Trade between Euro zone and Arab countries: a panel study

Pages 2099-2107 | Published online: 11 Apr 2011
 

Abstract

We construct an aggregate data panel to estimate price and income elasticities of the Arab countries imports from and exports to Euro zone. We study the nonstationarity of our series and verify the cointegration hypothesis among the variables using Pedroni's (Citation2004) heterogeneous panel cointegration tests. The panel data circumvent the problem of short span sample and increase the power of the nonstationarity tests. Then, we estimate the idiosyncratic and panel cointegrating vectors using dynamic ordinary least squares (DOLS) (Kao and Chiang, Citation2000), fully modified ordinary least squares (FMOLS) (Phillips and Hansen, 1990) and group mean DOLS and FMOLS developed by Pedroni (Citation2000, Citation2001). Our variables are shown to be cointegrated. Arab imports from Euro zone countries are income inelastic, but price elastic. Results of export function are not conclusive and depend on the used estimator.

Acknowledgments

The author would like to thank Peter Pedroni, an anonymous referee and participants at Unit Root and Cointegration Testing Conference in Faro, Portugal (September 29 to October 1, 2005) for helpful comments.

Notes

1 When we consider Arab exports to Euro zone countries (i.e. Euro zone imports from Arab countries), we consider only seven nonoil exporters countries which are: Egypt, Jordan, Lebanon, Morocco, Sudan, Syria and Tunisia. When imports from Euro zone countries, we consider eight more countries which are Algeria, Kuwait, Libya, Oman, Qatar, Saudi Arabia and UAE.
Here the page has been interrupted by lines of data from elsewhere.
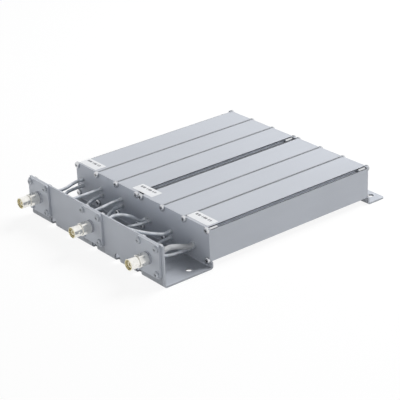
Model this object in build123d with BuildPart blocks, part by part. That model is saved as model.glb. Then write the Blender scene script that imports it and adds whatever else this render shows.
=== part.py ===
from build123d import *
import math
import os

# A cavity duplexer. Two extruded three-cell blocks stand between a folded front bracket, which
# carries three bayonet jacks and the coax leads, and a folded rear bracket, which carries the
# resonators and their tuning rods. X runs to the right seen from the jacks, Y to the back and
# Z up, in millimetres. The origin is the centre of the four mounting holes, on the underside.

# Cavity blocks
cell_count = 3
strip_width = 27.5
groove_width = 1.0
slot_width = 2.1
rim_width = 1.4
rim_drop = 1.6
block_height = 31.0
block_length = 175.5
cell_wall = 2.4
cell_roof = 1.8
channel_depth = 2.1
channel_wall = 1.1
block_gap = 1.0
block_lift = 4.3

# Screws that hold the brackets to the blocks, in the channels of the extrusion
screw_diameter = 3.0
screw_clearance = 0.1
screw_grip = 8.5
head_diameter = 5.6
head_height = 1.9
head_round = 0.9
recess_length = 2.9
recess_width = 0.7
recess_depth = 0.9

# Brackets, each folded from one sheet
sheet = 1.5
bend_radius = 1.0
bracket_margin = 1.5
bracket_shift = 0.7
shoulder_height = 6.3
bay_depth = 46.6
panel_height = 36.7
foot_depth = 18.6
corner_round = 2.0
notch_width = 7.4
notch_height = 7.5
notch_depth = 3.8

# Mounting holes in the brackets
mount_hole = 5.5
mount_margin = 9.5
front_hole_setback = 15.6
rear_hole_setback = 11.9

# Jack plates
plate_side = 29.6
plate_thickness = 2.0
plate_round = 3.0
plate_hole_pitch = 22.0
plate_drop = 0.1
plate_margin_left = 0.4
plate_margin_right = 2.9
window_diameter = 17.0
nut_across = 5.5
nut_height = 2.4
tail_length = 1.0

# Bayonet jacks
barrel_diameter = 9.7
barrel_length = 7.7
jack_reach = 19.2
groove_diameter = 8.5
groove_length = 0.9
body_across = 10.0
body_corner = 10.8
neck_length = 0.8
collar_diameter = 11.0
collar_length = 1.2
thread_diameter = 9.4
thread_clearance = 0.1
mouth_bore = 8.2
mouth_depth = 9.0
lip_chamfer = 0.3
lug_diameter = 2.0
lug_setback = 5.0
lug_span = 11.1
sleeve_diameter = 8.8
sleeve_reach = 7.5
cap_thickness = 3.0
insulator_diameter = 6.4
nose_diameter = 4.9
nose_setback = 1.3
contact_diameter = 2.2
contact_bore = 1.35
contact_bore_depth = 5.0
contact_setback = 2.0
contact_tail = 1.0
jack_nut_across = 12.7
jack_nut_height = 2.5
fit_gap = 0.05

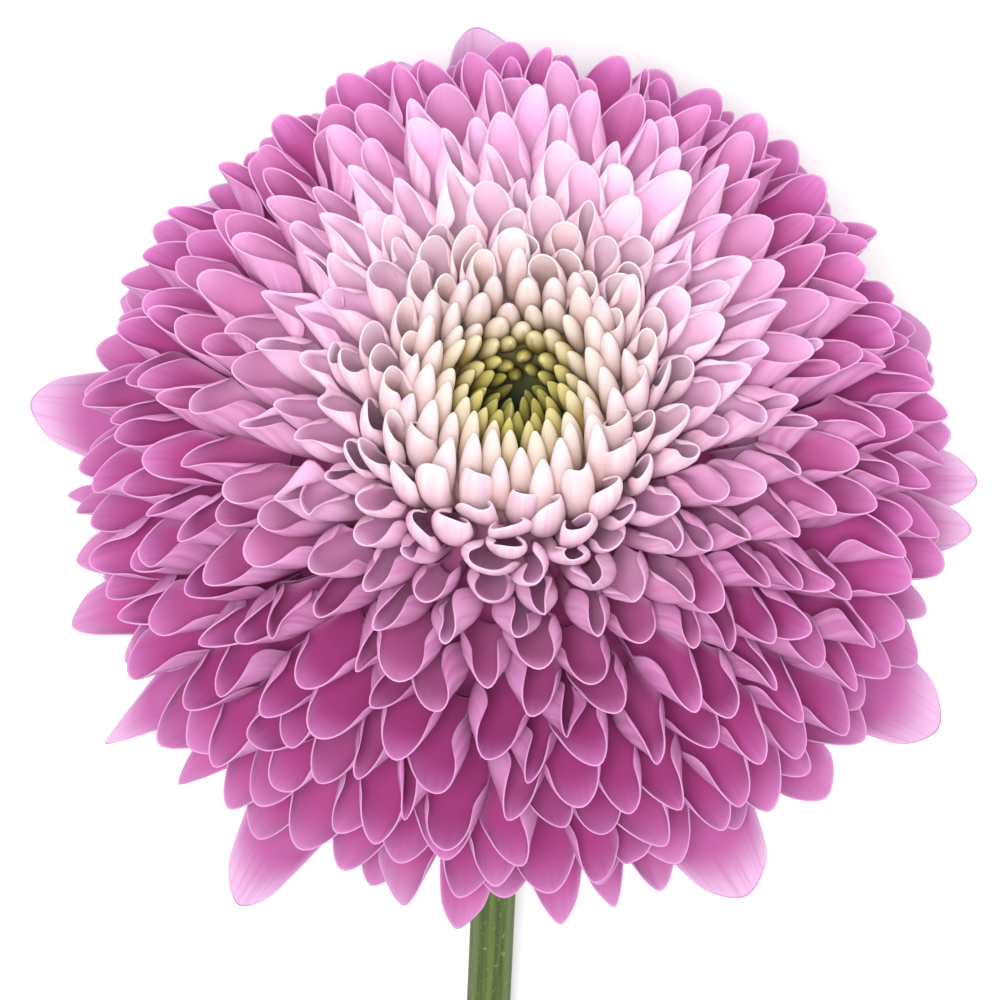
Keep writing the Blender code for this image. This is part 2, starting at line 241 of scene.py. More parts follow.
# Finishes: how streaks are drawn out, how far two florets' streaks lie apart, their detail, and
# the height of all fine relief, in metres
STREAK_LENGTH = 1.3
STREAK_STEP = 60.0
STREAK_DETAIL = 3.0
RELIEF = 0.0002


def mixed(a, b, t):
    return a + (b - a) * t


def smooth(low, high, x):
    t = min(1.0, max(0.0, (x - low) / (high - low)))
    return t * t * (3 - 2 * t)


def either(draw):
    """A draw from -1 to 1, to either side."""
    return draw.uniform(-1, 1)


def tone(red, green, blue):
    """A colour given from 0 to 255, in Blender's linear values."""
    return tuple(
        (c / 12.92 if c <= 0.04045 else ((c + 0.055) / 1.055) ** 2.4)
        for c in (red / 255, green / 255, blue / 255)
    )


def in_metres(name, description, value):
    return FloatProperty(name=name, description=description, default=value, unit="LENGTH")


def in_degrees(name, description, value):
    return FloatProperty(
        name=name, description=description, default=radians(value), subtype="ANGLE", unit="ROTATION"
    )


def dye(name, description, *shade):
    shade = tone(*shade)
    return FloatVectorProperty(name=name, description=description, default=shade, subtype="COLOR")


class BloomLay(bpy.types.PropertyGroup):
    """How the bloom grows and lies."""

    seed: IntProperty(name="Seed", description="Start of the florets' small variations", default=7)
    petal: in_metres("Petal", "Thickness of a ray floret", 0.00026)
    rise: in_degrees("Rise", "Angle of the bloom's axis above the surface", 43)
    place: FloatVectorProperty(
        name="Receptacle", description="Middle of the receptacle, where all florets start",
        default=(-0.001264, -0.069605, 0.0485), subtype="TRANSLATION", unit="LENGTH",
    )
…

2 MENA stands for Middle East and North African countries which are in alphabetical order: Algeria, Bahrain, Comoros, Djibouti, Egypt, Iran, Iraq, Kuwait, Lebanon, Mauritania, Morocco, Oman, Qatar, Saudi Arabia, Somalia, Sudan, Syria, Tunisia, Turkey, United Arab Emirates and Yemen.

3 Islam prohibits the use of interest rate in financial transactions.

4 The euro zone includes 12 countries. However, since in the Directions of Trade Statistics, imports and exports of Luxembourg are aggregated with Belgium's, we consider both countries as one member in our panel.

5 Since CPI series are not available for those countries in the period considered here, we use GDP deflator instead.

6 IPS (2003) stands for Im et al. (Citation2003) as mentioned in the introduction.